IDENTIFYING STRUCTURAL VARIATIONS USING OPTIMIZED SV PIPELINE
Summary
Structural variants (SVs) are genomic alterations of at least 50 base pairs in the DNA. The PrediCT
study utilizes two gene panels to investigate tumour development linked to germline mutations in
cancer predisposition genes. The aim of this project is to optimize an SV pipeline and identify if
there are clinically significant SVs, focussing on deletions, in genes from the gene panels in PrediCT
patients.
SV callers identify genomic alterations in the DNA and produce a VCF file. However, currently there
is not a single caller good enough for accurate and comprehensive detection of SVs (Koboldt, 2020)

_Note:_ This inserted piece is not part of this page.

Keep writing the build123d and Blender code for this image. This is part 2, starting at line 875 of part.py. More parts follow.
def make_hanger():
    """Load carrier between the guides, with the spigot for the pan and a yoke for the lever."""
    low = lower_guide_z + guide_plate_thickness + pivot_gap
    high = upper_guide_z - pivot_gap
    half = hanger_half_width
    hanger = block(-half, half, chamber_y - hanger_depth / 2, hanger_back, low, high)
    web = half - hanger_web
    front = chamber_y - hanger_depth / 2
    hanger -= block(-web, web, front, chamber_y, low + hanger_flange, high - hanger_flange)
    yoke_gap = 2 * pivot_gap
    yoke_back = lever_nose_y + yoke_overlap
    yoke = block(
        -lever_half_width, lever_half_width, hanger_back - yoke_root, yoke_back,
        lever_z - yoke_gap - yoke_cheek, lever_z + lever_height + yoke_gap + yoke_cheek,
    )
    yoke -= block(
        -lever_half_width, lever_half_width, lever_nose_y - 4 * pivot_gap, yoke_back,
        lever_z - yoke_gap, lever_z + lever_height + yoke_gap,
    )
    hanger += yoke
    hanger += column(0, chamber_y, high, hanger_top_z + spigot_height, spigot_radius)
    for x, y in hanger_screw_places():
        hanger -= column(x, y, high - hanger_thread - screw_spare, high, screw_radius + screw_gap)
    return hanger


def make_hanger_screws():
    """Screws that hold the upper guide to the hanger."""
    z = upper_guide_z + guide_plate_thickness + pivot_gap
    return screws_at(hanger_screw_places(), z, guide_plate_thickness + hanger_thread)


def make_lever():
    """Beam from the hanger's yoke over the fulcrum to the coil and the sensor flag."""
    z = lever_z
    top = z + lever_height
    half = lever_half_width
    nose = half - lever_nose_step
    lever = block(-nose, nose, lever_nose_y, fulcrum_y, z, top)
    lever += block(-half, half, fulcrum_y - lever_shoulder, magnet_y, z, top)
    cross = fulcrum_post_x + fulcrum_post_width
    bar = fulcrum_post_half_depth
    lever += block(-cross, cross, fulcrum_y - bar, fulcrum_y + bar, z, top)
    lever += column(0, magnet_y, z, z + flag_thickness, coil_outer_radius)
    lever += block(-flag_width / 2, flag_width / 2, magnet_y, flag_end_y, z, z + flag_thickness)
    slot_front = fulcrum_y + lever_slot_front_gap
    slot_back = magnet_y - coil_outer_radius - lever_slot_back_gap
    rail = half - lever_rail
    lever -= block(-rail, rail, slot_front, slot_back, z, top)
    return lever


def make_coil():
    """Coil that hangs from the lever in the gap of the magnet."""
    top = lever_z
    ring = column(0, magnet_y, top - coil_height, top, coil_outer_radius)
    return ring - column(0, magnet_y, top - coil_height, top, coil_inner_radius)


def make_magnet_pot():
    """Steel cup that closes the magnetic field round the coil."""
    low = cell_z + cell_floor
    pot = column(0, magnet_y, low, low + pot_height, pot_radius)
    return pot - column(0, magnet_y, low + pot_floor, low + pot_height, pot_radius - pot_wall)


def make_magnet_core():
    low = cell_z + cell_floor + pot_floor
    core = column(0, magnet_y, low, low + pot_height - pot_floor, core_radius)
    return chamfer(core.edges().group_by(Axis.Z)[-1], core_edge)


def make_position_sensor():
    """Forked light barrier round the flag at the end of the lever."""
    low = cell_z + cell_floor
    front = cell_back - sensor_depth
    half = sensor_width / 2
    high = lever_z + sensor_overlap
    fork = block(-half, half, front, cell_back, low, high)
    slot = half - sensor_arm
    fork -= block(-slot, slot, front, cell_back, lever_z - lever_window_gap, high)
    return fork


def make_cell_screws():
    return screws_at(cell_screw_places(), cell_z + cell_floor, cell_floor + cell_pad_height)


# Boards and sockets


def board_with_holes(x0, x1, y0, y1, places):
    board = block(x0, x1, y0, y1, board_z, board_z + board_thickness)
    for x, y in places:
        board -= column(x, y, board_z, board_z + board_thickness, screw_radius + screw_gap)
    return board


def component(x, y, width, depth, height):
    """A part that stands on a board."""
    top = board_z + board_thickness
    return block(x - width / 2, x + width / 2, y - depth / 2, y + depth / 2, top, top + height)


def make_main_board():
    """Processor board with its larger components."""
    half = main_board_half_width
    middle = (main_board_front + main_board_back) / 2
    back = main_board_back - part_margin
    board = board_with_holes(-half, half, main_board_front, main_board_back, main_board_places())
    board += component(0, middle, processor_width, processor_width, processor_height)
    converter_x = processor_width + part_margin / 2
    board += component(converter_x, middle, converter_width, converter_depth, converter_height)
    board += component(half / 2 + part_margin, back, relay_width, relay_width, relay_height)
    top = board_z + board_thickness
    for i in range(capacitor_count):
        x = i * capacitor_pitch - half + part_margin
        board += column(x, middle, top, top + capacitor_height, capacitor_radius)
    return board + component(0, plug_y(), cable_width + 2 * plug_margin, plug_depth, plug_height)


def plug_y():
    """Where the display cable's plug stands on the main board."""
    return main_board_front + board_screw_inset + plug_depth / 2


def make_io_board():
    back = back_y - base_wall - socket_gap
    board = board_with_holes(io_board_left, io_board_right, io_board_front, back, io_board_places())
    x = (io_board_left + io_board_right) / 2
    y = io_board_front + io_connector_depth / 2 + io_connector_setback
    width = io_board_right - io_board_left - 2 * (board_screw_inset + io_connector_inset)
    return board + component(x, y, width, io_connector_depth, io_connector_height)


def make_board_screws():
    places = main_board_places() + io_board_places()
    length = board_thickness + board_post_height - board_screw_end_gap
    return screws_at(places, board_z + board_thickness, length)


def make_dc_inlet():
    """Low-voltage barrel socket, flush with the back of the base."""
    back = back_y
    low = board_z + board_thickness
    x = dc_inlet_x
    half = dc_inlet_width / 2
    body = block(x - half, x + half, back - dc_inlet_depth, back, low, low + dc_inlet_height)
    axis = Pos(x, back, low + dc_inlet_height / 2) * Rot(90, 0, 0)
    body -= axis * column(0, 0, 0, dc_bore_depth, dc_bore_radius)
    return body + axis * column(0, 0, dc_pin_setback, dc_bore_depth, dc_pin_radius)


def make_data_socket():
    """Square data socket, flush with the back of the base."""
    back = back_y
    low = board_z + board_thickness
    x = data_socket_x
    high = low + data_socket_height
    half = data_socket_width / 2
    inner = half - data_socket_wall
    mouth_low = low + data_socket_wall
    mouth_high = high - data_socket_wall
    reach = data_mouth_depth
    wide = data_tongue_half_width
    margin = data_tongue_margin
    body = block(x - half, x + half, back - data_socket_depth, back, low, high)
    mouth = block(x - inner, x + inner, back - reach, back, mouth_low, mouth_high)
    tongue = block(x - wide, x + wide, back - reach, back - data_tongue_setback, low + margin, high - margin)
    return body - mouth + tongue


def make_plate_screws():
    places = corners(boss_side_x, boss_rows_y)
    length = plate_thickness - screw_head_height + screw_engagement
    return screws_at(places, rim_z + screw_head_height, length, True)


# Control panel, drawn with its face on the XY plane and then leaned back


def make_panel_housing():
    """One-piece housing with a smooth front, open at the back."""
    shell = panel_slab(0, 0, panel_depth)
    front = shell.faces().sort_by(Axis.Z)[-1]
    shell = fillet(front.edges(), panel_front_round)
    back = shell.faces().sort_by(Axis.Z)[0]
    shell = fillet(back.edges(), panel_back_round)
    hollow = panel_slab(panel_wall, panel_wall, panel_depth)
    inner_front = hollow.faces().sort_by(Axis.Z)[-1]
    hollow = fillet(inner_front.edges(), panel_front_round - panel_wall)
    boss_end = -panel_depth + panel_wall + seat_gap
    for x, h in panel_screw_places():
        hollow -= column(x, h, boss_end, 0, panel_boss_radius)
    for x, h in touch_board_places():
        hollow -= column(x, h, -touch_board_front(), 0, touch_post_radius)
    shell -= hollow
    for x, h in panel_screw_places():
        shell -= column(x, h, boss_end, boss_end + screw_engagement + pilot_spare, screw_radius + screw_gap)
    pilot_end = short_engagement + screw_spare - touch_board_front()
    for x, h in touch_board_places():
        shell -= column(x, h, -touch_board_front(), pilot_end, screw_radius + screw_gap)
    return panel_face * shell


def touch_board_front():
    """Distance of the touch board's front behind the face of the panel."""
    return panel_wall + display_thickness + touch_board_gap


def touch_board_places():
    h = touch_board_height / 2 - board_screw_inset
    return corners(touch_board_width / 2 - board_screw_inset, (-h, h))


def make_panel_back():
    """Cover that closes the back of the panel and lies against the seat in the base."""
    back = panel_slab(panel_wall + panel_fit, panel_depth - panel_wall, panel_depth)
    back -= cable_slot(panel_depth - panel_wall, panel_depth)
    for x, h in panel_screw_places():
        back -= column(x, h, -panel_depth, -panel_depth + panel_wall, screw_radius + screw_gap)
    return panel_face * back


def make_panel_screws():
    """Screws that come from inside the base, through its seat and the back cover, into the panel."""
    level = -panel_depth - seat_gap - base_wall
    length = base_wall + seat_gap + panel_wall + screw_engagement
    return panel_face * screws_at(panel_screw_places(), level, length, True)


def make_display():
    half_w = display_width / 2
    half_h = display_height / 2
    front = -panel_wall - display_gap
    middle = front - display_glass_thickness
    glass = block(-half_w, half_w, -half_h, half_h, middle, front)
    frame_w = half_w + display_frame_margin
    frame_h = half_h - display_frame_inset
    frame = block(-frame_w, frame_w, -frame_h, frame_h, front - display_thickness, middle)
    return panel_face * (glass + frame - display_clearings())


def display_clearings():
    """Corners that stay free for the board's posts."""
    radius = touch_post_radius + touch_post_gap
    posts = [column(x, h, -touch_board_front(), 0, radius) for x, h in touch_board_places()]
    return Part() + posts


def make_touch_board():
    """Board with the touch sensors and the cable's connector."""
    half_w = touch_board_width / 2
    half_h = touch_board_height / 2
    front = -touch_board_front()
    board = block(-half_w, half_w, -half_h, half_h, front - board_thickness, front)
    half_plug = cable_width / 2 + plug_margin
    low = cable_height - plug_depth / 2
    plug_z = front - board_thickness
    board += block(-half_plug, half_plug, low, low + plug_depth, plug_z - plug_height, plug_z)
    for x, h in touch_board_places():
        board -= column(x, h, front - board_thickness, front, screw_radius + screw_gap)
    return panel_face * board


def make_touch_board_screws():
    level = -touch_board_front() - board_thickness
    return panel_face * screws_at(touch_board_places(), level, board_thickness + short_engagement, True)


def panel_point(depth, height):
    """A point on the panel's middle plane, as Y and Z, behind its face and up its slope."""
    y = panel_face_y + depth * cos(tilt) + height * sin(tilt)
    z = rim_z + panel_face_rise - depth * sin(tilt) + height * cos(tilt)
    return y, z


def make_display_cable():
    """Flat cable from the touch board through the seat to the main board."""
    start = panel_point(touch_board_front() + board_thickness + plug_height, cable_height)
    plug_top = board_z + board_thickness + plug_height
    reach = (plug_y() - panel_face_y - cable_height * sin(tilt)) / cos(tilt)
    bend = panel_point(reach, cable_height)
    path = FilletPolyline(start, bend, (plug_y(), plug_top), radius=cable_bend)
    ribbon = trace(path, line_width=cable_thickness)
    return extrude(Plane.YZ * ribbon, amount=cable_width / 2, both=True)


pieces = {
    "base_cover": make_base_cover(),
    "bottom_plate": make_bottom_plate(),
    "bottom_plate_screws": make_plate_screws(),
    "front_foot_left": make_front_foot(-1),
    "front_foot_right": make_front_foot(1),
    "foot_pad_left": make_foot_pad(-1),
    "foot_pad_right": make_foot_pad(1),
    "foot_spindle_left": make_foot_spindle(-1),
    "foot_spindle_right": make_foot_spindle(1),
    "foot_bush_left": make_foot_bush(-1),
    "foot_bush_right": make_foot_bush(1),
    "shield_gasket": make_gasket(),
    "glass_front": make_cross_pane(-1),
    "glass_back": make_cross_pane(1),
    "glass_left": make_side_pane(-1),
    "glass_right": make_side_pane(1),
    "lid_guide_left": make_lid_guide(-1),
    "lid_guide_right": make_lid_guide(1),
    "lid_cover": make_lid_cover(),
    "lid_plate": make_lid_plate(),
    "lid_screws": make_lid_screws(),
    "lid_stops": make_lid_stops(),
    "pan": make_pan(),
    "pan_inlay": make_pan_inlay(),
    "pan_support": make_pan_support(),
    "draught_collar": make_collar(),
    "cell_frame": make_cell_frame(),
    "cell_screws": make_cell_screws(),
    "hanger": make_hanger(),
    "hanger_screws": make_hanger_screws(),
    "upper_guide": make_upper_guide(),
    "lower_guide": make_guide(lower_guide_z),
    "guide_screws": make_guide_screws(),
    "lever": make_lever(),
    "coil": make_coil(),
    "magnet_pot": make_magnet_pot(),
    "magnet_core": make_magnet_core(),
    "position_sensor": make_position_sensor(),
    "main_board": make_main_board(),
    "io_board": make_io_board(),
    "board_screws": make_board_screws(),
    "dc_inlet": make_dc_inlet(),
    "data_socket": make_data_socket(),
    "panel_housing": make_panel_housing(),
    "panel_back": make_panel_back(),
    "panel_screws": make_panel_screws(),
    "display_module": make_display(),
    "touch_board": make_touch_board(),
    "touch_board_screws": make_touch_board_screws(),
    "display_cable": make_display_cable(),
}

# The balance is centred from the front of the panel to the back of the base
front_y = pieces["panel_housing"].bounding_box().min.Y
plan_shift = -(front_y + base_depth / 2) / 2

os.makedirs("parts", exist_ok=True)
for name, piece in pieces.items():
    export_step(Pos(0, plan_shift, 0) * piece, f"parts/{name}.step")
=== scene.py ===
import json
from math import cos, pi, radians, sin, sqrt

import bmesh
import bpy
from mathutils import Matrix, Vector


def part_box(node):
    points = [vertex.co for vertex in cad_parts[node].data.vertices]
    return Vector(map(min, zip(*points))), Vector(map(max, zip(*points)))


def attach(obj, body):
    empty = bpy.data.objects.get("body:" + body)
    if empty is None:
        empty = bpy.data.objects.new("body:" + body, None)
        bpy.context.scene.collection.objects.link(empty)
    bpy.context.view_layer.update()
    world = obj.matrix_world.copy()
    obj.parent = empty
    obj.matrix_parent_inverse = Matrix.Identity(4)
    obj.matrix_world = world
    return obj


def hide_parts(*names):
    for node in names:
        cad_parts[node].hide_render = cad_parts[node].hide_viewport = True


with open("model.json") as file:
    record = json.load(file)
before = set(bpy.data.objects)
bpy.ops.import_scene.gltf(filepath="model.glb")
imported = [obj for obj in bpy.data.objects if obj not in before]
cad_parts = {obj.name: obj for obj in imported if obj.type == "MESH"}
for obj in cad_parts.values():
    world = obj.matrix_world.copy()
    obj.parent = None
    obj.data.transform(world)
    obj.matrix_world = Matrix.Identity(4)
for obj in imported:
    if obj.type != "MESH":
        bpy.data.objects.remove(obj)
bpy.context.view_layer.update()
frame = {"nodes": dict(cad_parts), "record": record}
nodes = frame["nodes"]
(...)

(Kuzniar et al, 2020) (Kosugi et al, 2019). Hence, SV callers Manta and Dysgu are combined for a
more accurate and comprehensive detection of SVs. Both callers contain a property in their VCF file
useful for validating the accuracy of the event and can process CRAM files, therefore significantly
reducing the pipeline’s runtime.
The pipeline is optimized by setting thresholds for Dysgu’s Probability Score- and Manta’s Quality
Score property, based on event verification in IGV (Robinson et al, 2011), which serve as filter. SV
length and high-confidence-calls from a single caller are also filtered in. Events of interest are
annotated using AnnotSV, annotation software specialized for SVs, and exon-region filtering is
performed. Many identified SVs lack clinical significance due to being population-common.
Combining Dysgu and Manta showed improved results over the use of them as a single caller. With
an equivalent number of correctly identified events, fewer false positives are called when combing
the callers.
In the analysis, the pipeline was unable to detect any novel clinically significant SVs beyond those
that were already established.